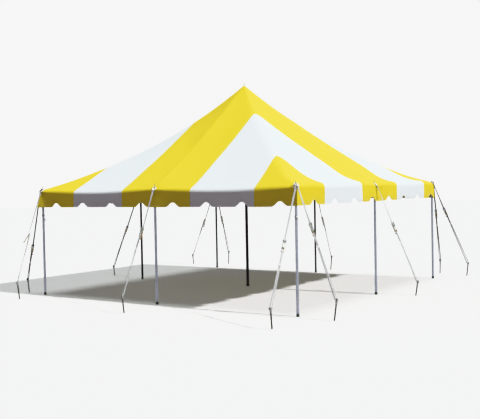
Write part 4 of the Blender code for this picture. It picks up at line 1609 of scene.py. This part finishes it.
class MARQUEE_OT_stage(bpy.types.Operator):
    """Sets the pale floor and backdrop, the soft light, and the camera at the photograph's angle"""

    bl_idname = "marquee.stage"
    bl_label = "Stage"

    def execute(self, context):
        settings = context.scene.marquee_stage
        self.surroundings(settings)
        self.light(settings)
        self.camera()
        return {"FINISHED"}

    def surroundings(self, settings):
        """A wide floor just under the part and a glowing sphere round it, kept out of the tent's light."""
        bm = bmesh.new()
        bmesh.ops.create_circle(bm, cap_ends=True, segments=96, radius=90)
        ground = Paint("pale_floor").finish(
            base_color=(0.86, 0.86, 0.86), roughness=0.9, specular_ior_level=0.0,
            emission_color=(0.80, 1.0, 0.93), emission_strength=0.10,
        )
        floor = bmesh_object("floor", bm, [ground])
        floor.data.transform(lifted(-0.0005))
        bm = bmesh.new()
        bmesh.ops.create_uvsphere(bm, u_segments=64, v_segments=32, radius=95)
        bmesh.ops.reverse_faces(bm, faces=bm.faces[:])
        mesh = bpy.data.meshes.new("backdrop")
        bm.to_mesh(mesh)
        bm.free()
        glow = Paint("pale_backdrop").finish(
            base_color=(0, 0, 0), emission_color=(1.0, 1.0, 1.0), emission_strength=settings.backdrop,
            roughness=1.0, specular_ior_level=0.0,
        )
        glow.cycles.emission_sampling = "NONE"
        mesh.materials.append(glow)
        backdrop = show("backdrop", mesh)
        for stage in (floor, backdrop):
            stage.visible_diffuse = False
        floor.visible_glossy = False
        backdrop.visible_shadow = False
        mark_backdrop(floor, backdrop)

    def light(self, settings):
        """Lamps as colour, strength, and size, azimuth and elevation in degrees, and an even sky."""
        azimuth, elevation = math.degrees(settings.azimuth), math.degrees(settings.elevation)
        self.lamp("key", (1.0, 0.985, 0.99), settings.key, 2.5, azimuth, elevation)
        self.lamp("overhead", (0.95, 1.0, 1.0), settings.overhead, 25, 0, 89)
        self.lamp("fill", (1.0, 0.88, 0.92), settings.fill, 50, -115, 20)
        world = bpy.data.worlds.new("soft_light")
        bpy.context.scene.world = world
        world.use_nodes = True
        sky = world.node_tree.nodes["Background"]
        sky.inputs["Color"].default_value = (1.04, 0.86, 0.90, 1)
        sky.inputs["Strength"].default_value = settings.ambient
        bpy.context.scene.view_settings.view_transform = "Khronos PBR Neutral"

    def lamp(self, name, colour, strength, *angles):
        size, azimuth, elevation = (math.radians(angle) for angle in angles)
        sun = bpy.data.lights.new(name, "SUN")
        sun.energy, sun.color, sun.angle = strength, colour, size
        source = spot(math.cos(elevation), azimuth, math.sin(elevation))
        add_object(name, sun).matrix_world = source.to_track_quat("Z", "Y").to_matrix().to_4x4()

    def camera(self):
        """Fitted to the photograph: place, yaw, pitch, roll, and focal length in pixels of a 480 frame."""
        place, angles, focal, frame_width = (9.695, -14.36, 2.145), (34.483, -1.594, -1.08), 802.1, 480
        yaw, pitch, roll = (math.radians(angle) for angle in angles)
        ahead = Vector((-math.sin(yaw) * math.cos(pitch), math.cos(yaw) * math.cos(pitch), math.sin(pitch)))
        right = Vector((math.cos(yaw), math.sin(yaw), 0))
        above = right.cross(ahead)
        level = right * math.cos(roll) + above * math.sin(roll)
        upright = above * math.cos(roll) - right * math.sin(roll)
        lens = bpy.data.cameras.new("camera")
        lens.sensor_fit, lens.sensor_width = "HORIZONTAL", 36
        lens.lens = focal / frame_width * lens.sensor_width
        lens.clip_end = 400
        camera = add_object("camera", lens)
        turn = Matrix((level, upright, -ahead)).transposed().to_4x4()
        camera.matrix_world = Matrix.Translation(place) @ turn
        bpy.context.scene.camera = camera


class MARQUEE_PT_dressing(bpy.types.Panel):
    """Lists the marquee's settings and pieces"""

    bl_idname = "MARQUEE_PT_dressing"
    bl_label = "Marquee"
    bl_space_type = "VIEW_3D"
    bl_region_type = "UI"
    bl_category = "Marquee"

    def draw(self, context):
        for name, group in SETTINGS.items():
            box = self.layout.box()
            settings = getattr(context.scene, name)
            for field in group.__annotations__:
                box.prop(settings, field)
        for operator in OPERATORS:
            self.layout.operator(operator.bl_idname)


SETTINGS = {
    "marquee_canopy": CanopySettings,
    "marquee_trim": TrimSettings,
    "marquee_poles": PoleSettings,
    "marquee_guys": GuySettings,
    "marquee_stakes": StakeSettings,
    "marquee_stage": StageSettings,
}
OPERATORS = (
    MARQUEE_OT_stage,
    MARQUEE_OT_canopy,
    MARQUEE_OT_trim,
    MARQUEE_OT_poles,
    MARQUEE_OT_ties,
    MARQUEE_OT_guys,
    MARQUEE_OT_stakes,
)


def register():
    for group in (*SETTINGS.values(), *OPERATORS, MARQUEE_PT_dressing):
        bpy.utils.register_class(group)
    for name, group in SETTINGS.items():
        setattr(bpy.types.Scene, name, PointerProperty(type=group))


def unregister():
    for name in SETTINGS:
        delattr(bpy.types.Scene, name)
    for group in reversed((*SETTINGS.values(), *OPERATORS, MARQUEE_PT_dressing)):
        bpy.utils.unregister_class(group)


def main():
    register()
    for operator in OPERATORS:
        family, name = operator.bl_idname.split(".")
        getattr(getattr(bpy.ops, family), name)()
    boxes = {"cad": CAD_BOX, "visual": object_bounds()}
    plain = {key: [[float(part) for part in corner] for corner in box] for key, box in boxes.items()}


if __name__ == "__main__":
    main()
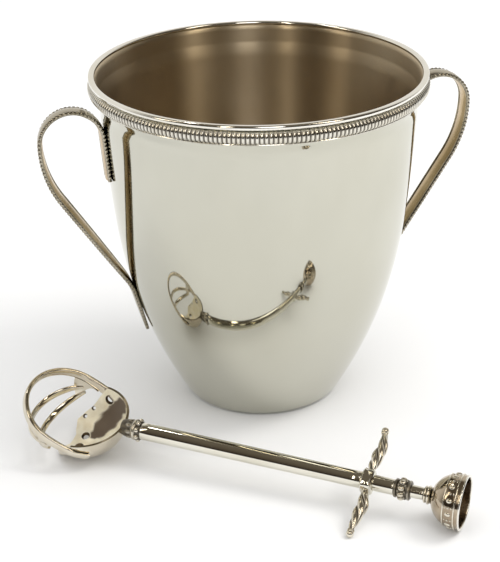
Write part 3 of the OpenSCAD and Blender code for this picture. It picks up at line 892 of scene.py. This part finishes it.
def make_guard(mats):
    """The guard's hub, a rounded block, and its two twisted leaf arms with end knobs."""
    turned_guard = LAID @ Matrix.Rotation(GUARD_TURN, 4, "X")

    def squared(a, r, z):
        if r < 3:
            return r, 0.0
        c, s = abs(math.cos(a)), abs(math.sin(a))
        wide, tall = HUB_R + 0.8, HUB_R - 0.2
        fit = ((s / wide) ** 3.2 + (c / tall) ** 3.2) ** (-1 / 3.2) / HUB_R
        return r * fit, 0.0

    hub = [(2.1, -HUB_HALF), (HUB_R - 2, -HUB_HALF), (HUB_R - 0.7, -HUB_HALF + 0.3), (HUB_R, -HUB_HALF + 1.2),
           (HUB_R - 0.5, -0.9), (HUB_R - 0.5, 0.9), (HUB_R, HUB_HALF - 1.2), (HUB_R - 0.7, HUB_HALF - 0.3),
           (HUB_R - 2, HUB_HALF), (2.1, HUB_HALF)]
    points, faces, _ = on_shaft(hub, 96, squared)
    piece("guard_hub_block", points, faces, [mats["shaft"]], "scoop", ["guard_hub"],
          place=turned_guard, sharp=55)

    root = HUB_R - 0.4
    for node, side in (("far_quillon", 1), ("near_quillon", -1)):
        rows, around = 96, 60
        points, recess = [], []
        for i in range(rows + 1):
            t = i / rows
            reach = root + (GUARD_REACH - 0.8 - root) * t
            girth = 1.15 + 2.15 * math.sin(math.pi * t ** 0.8)
            sway = 1.1 * math.sin(math.pi * t) + (-side) * 0.6 * math.sin(TAU * t)
            for k in range(around):
                a = TAU * k / around
                lobe = abs(math.cos(1.5 * a - side * 9.5 * t))
                r = girth * (0.58 + 0.5 * lobe ** 0.6)
                points.append((sway + r * math.cos(a) * 1.05, side * reach, r * math.sin(a)))
                # Recess between the lobes: painted shade in the twist's grooves.
                recess.append(max(0.0, 1 - 1.6 * lobe) * 0.95)
        faces = grid_faces(rows + 1, around, closed_columns=True)
        faces += [tuple(range(around)), tuple(range(rows * around + around - 1, rows * around - 1, -1))]
        knob = bead((0, side * GUARD_REACH, 0), (KNOB_R, KNOB_R, KNOB_R), rings=14, around=24)
        frill_r, frill_at, beads = 1.25, side * (GUARD_REACH - 1.7), 5
        frill = [bead((frill_r * math.cos(TAU * k / beads), frill_at, frill_r * math.sin(TAU * k / beads)),
                      (1.0, 1.3, 1.0)) for k in range(beads)]
        points, faces, recess = joined([(points, faces, recess), knob] + frill)
        piece(f"{node}_twisted", points, faces, [mats["cast"]], "scoop", [node],
              place=turned_guard, recess=recess, sharp=60)


def make_knop(mats):
    """The knop between the two grips: beads and leaves between end rings."""
    middle = KNOP_FROM + KNOP_L / 2
    core = [(2.2, KNOP_FROM), (4.9, KNOP_FROM), (5.5, KNOP_FROM + 0.5), (5.5, KNOP_FROM + 1.4),
            (4.8, KNOP_FROM + 1.9), (5.3, middle - 1.5), (5.4, middle), (5.3, middle + 1.5),
            (4.8, KNOP_FROM + KNOP_L - 1.9), (5.7, KNOP_FROM + KNOP_L - 1.4),
            (5.7, KNOP_FROM + KNOP_L - 0.5), (5.0, KNOP_FROM + KNOP_L), (2.2, KNOP_FROM + KNOP_L)]
    parts = [on_shaft(core)]
    parts += ring_of_beads(9, middle, 5.15, (2.2, 1.7, 1.5), lean=0.25)
    parts += ring_of_beads(9, middle - 1.9, 5.1, (0.8, 0.8, 0.8), phase=0.5)
    parts += ring_of_beads(9, middle + 1.9, 5.1, (0.8, 0.8, 0.8), phase=0.5)
    points, faces, recess = joined(parts)
    piece("grip_knop_leaves", points, faces, [mats["cast"]], "scoop", ["grip_knop"],
          place=LAID, recess=hollow_between(points, 5.3, 6.3), sharp=50)


def make_cup(mats):
    """The measuring cup with its collar, ornament band and rim wire."""
    low = CUP_COLLAR_FROM
    half_turn = [math.pi * i / 8 for i in range(9)]
    collar = [(2.1, low), (3.9, low)]
    collar += [(4.2 + 0.75 * math.sin(t), low + 0.95 - 0.75 * math.cos(t)) for t in half_turn]
    collar += [(4.3 + 1.15 * math.sin(t), low + 2.85 - 0.95 * math.cos(t)) for t in half_turn]
    collar += [(4.8, low + CUP_COLLAR_L), (2.1, low + CUP_COLLAR_L)]
    points, faces, recess = on_shaft(collar)
    piece("cup_collar_turned", points, faces, [mats["cast"]], "scoop", ["cup_collar"],
          place=LAID, recess=hollow_between(points, 3.8, 4.9), sharp=50)

    outer_r, wall = CUP_R - 0.6, 1.3
    start = math.degrees(math.asin((low + CUP_COLLAR_L - CUP_BALL_X) / outer_r))
    outer = [(r, x + CUP_BALL_X) for r, x in arc((0, 0), outer_r, start, 0, 30)] + [(outer_r, CUP_MOUTH - 1)]
    inner = [(outer_r - wall, CUP_MOUTH - 1)]
    inner += [(r, x + CUP_BALL_X) for r, x in arc((0, 0), outer_r - wall, 0, start + 5, 24)]
    profile = [(2.15, low + CUP_COLLAR_L)] + outer + inner + [(2.15, inner[-1][1])]
    points, faces, _ = on_shaft(profile, 96)
    inside = [1 if i % len(profile) > len(outer) else 0 for i in range(len(faces))]
    piece("measure_cup_bowl", points, faces, [mats["cup"], mats["cup_inside"]], "scoop",
          ["measure_cup"], place=LAID, sharp=50, face_slots=inside)

    def on_cup(x):
        return math.sqrt(outer_r ** 2 - (CUP_BALL_X - x) ** 2) if x < CUP_BALL_X else outer_r

    ridge_at, ridge_r = (CUP_BALL_X - 5.6, CUP_BALL_X + 0.9), 0.42
    ridge_turn = [TAU * k / 10 for k in range(10)]
    parts = [on_shaft([(on_cup(x) + 0.12 + ridge_r * math.cos(t), x + ridge_r * math.sin(t))
                       for t in ridge_turn], 96) for x in ridge_at]
    middle = sum(ridge_at) / 2
    parts += ring_of_beads(12, middle, on_cup(middle) - 0.35, (1.9, 1.5, 1.0), phase=0.5, lean=-0.18)
    parts += ring_of_beads(12, middle, on_cup(middle) - 0.2, (0.8, 0.75, 0.85), phase=0.0, lean=-0.18)
    parts += ring_of_beads(12, middle + 1.9, on_cup(middle + 1.9) - 0.3, (0.55, 0.9, 0.7), phase=0.0)
    parts += ring_of_beads(12, middle - 1.9, on_cup(middle - 1.9) - 0.3, (0.55, 0.9, 0.7), phase=0.0)
    points, faces, recess = joined(parts)
    # Recess where the leaves and beads sink into the cup: painted shade.
    recess = [max(0.0, min(1.0, (on_cup(p[0]) + 0.3 - math.hypot(p[1], p[2])) / 0.45)) for p in points]
    piece("cup_ornament_leaves", points, faces, [mats["cast"]], "scoop",
          ["cup_ornament_band"], place=LAID, recess=recess, sharp=50)

    points, faces, _ = on_shaft(oval((CUP_R - 0.85, CUP_MOUTH - 0.5), 0.85, 0.6, 14), 96)
    piece("cup_rim_bead", points, faces, [mats["bead"]], "scoop", ["cup_rim_wire"],
          place=LAID, sharp=50)


def paint_cad(mats):
    """The CAD nodes that stay: the brass rod and its screw."""
    for node in ("tie_rod", "cup_screw"):
        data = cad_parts[node].data
        data.materials.clear()
        data.materials.append(mats["brass"])


def main():
    make_camera()
    make_world()
    make_lights()
    make_floor()
    mats = make_materials()
    make_shell(mats)
    make_rim(mats)
    make_handle(mats, 1, "right_handle", 2)
    make_handle(mats, -1, "left_handle", 13)
    make_heel(mats)
    make_hoop(mats)
    make_ribs(mats)
    make_collar(mats)
    make_tubes(mats)
    make_guard(mats)
    make_knop(mats)
    make_cup(mats)
    paint_cad(mats)
    bpy.context.scene.view_settings.view_transform = "Standard"


main()
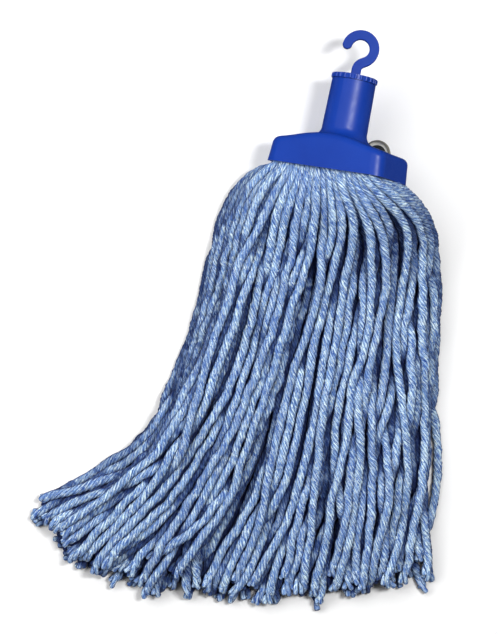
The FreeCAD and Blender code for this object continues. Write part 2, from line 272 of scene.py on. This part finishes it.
··········
■ **TASK**
Find the string "picks" in the listing and return every line that holds it.

■ **ANSWER FOR THIS EXERCISE**
Write part 4 of the Blender code for this picture. It picks up at line 1609 of scene.py. This part finishes it.
Write part 3 of the OpenSCAD and Blender code for this picture. It picks up at line 892 of scene.py. This part finishes it.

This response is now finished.